What are Ritual Hunting Festivals of South Bengal?

Every year, various hunting festivals are celebrated in rural Bengal. On these occasions, huge groups of hunters get together and set out into various patches of forests, wetlands & grasslands, to kill any sort of wildlife that crosses their path. Birds, mammals, reptiles – anything that moves is fair game. While this is an old tradition in rural Bengal, over the last 10 years, with better mobility through roads and trains and better phone connectivity, the hunting groups can now reach far off places – richer locations with more biodiversity. This has lead to a fast and sharp loss of biodiversity in rural Bengal.

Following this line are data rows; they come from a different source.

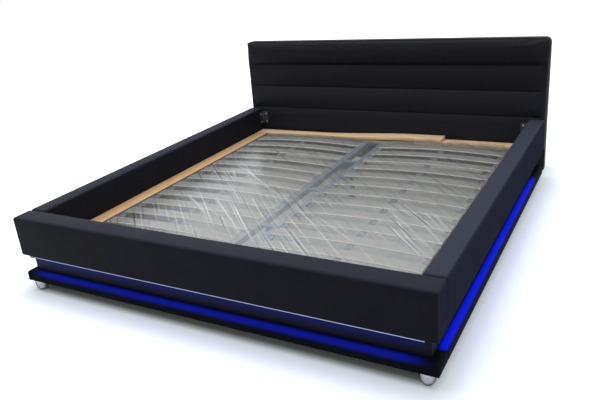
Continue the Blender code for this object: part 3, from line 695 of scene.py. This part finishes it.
def ledge(nodeName, seed):
    low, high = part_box(nodeName)
    mesh = gridded(nodeName, ledgePad["step"])
    neckLow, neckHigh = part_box(nodeName.replace("_ledge", "_neck"))
    held = []
    for vertex in mesh.vertices:
        x, y, z = vertex.co
        underNeck = z > high.z - heldRim and neckLow.x < x < neckHigh.x and neckLow.y < y < neckHigh.y
        held.append(underNeck or z < low.z + heldRim)
    inflate(mesh, held, ledgePad)
    ripple(mesh, held, ledgePad, seed)
    piece = placePiece(nodeName + "_padding", mesh, ledgeHide, "bed_frame", [nodeName], 50)


for seed, nodeName in enumerate(("foot_ledge", "left_ledge", "right_ledge"), 5):
    ledge(nodeName, seed)
print("stage: ledges padded")


headboardPad = {"voxel": 0.0085, "shrink": 0.001, "pressure": 5.0, "stiffness": 10.0, "cap": 0.0075, "frames": 12,
                "seams": (0.391, 0.544, 0.696),
                "seamEnd": 1.004,        # from the middle to where a seam runs out
                "seamFade": 0.012,
                "seamDepth": 0.0055,
                "seamHalfWidth": 0.0045,
                "seamCuts": (-2.6, -1.6, -1.0, -0.5, 0.0, 0.5, 1.0, 1.6, 2.6),     # in half widths
                "seamReach": 2.6,
                "seamBand": 0.02,        # from a cut to the faces that it may divide
                "frontTurn": 0.3,        # faces of the front have a normal's y below this
                "puckerHeight": 0.0012,
                "puckerSpread": 0.030,
                "joinX": -0.010,         # faint join down the upper two channels
                "joinDepth": 0.0013,
                "joinWidth": 0.005,
                "unevenness": 0.0012}


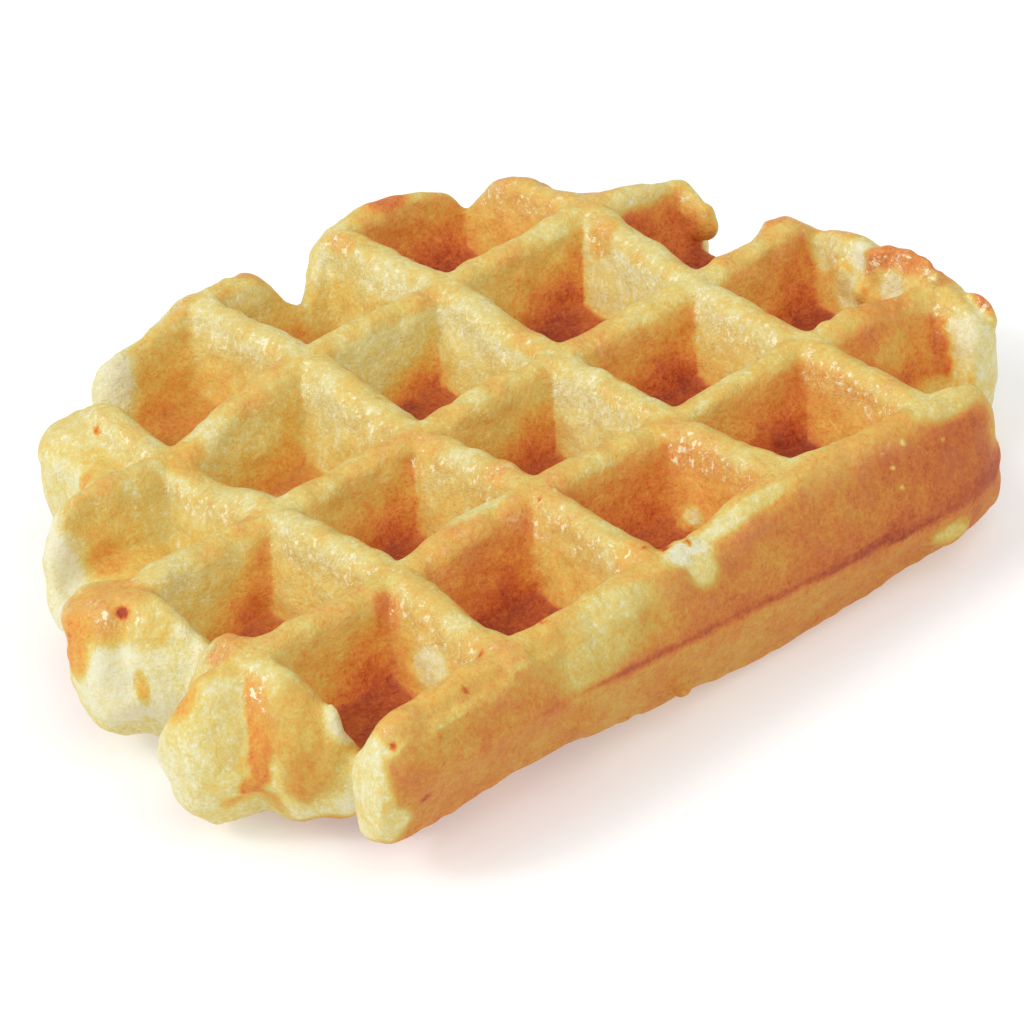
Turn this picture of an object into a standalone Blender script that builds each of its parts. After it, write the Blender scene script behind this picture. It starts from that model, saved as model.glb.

Barking deer with fawn (Schedule III, WPA 1972) killed by hunters at Ayodhya Hills, Purulia, May 2017
Hunters hiring vehicles to arrive to hunt locations
Hunters setting up camps close to roads that lead them to biodiversity rich forests


We have documented over 50 dates with thousands of hunters participating in each festival. A few “traditional” hunting festivals used to take place a few days in the spring and summer months. But the growing fascination for hunting, especially among the youth, means that there are now a lot more hunting occasions which are not traditional in nature.


While these hunters were traditionally from certain tribal communities, that is far from the truth today. Regardless of whether or not one is tribal, men of various communities join in just for the fun of it. It’s like a trend that has caught on and spread, especially among young men. So today, we cannot even say that West Bengal’s hunting festival is limited to the traditions of tribal communities.

A visibly well off hunter on a motorbike with a poached carcass of a wild boar intercepted by our team
A group of young men intercepted by our team on their way to reach the
hunting ground

The hunters come from different walks of life. We have found many hunters who are students, shopkeepers, carpenters, electricians, farmers, schoolteachers, factory workers etc. Again this establishes the fact that the hunters are not dependent on hunting for livelihood.


Simply for the joy of it. It’s a sport, a source of entertainment, a day out to have some fun finding and killing animals. The hunters may use religion and culture as an excuse to go hunting, but by their own admittance on various other occasions – the activity is NOT at all need driven. They do not depend on wild meat for subsistence. They simply enjoy the act of hunting. 

A pair of young hunters at Panskura railway station, East Medinipur displaying their bounty of endangered wildlife
during the Faloharini Kali pujo hunting festival in June 2016

As a new development, the skin and body parts are sold off, which fuels illegal wildlife trade. During investigations by team HEAL, it was found that the skins of monitor lizards were considered the most lucrative product for sale.


Unfortunately, this fun comes at a huge cost. All species, representing the entire spectrum of biodiversity of the region are slaughtered. Thousands of wild animals and birds – all protected under the Wildlife Protection Act, 1972 – such as fishing cats, jungle cats, civets, jackals, mongoose, monitor lizards, snakes, various birds such as owls, kingfishers, woodpeckers, bitterns and countless other avian species are hunted. Nothing is spared.

Even a straying tiger was hunted in 2018 (See https://tinyurl.com/yxrtrkao )


Simply put, hunting in India is completely ILLEGAL. All forms of hunting are prohibited under the Wildlife Protection Act, 1972.Wildlife Protection Act, 1972 makes hunting a cognizable non-bailable offence punishable with imprisonment which may extend upto 7 years and/or fine which may extend upto Rs. 25,000.

The law does not provide any exemption for traditional or ritual hunting. The Scheduled Tribes and other Traditional Forest Dwellers (Recognition of Forest Rights) Act, 2006 specifically outlaws traditional hunting of wild animals. Participating in hunting festivals is a major wildlife crime.

The Calcutta High Court has passed orders in May 2018 and April 2019 placing a complete embargo on all hunting activities in the garb of ‘rituals’. The Court has directed the West Bengal state authorities and the railways to take all possible steps to prevent ritual hunting of wildlife in the districts of South Bengal. These orders were a result of two writ petitions filed by H.E.A.L (by way of public interest litigation), demanding immediate action against the mass slaughter of wildlife in various districts in South Bengal.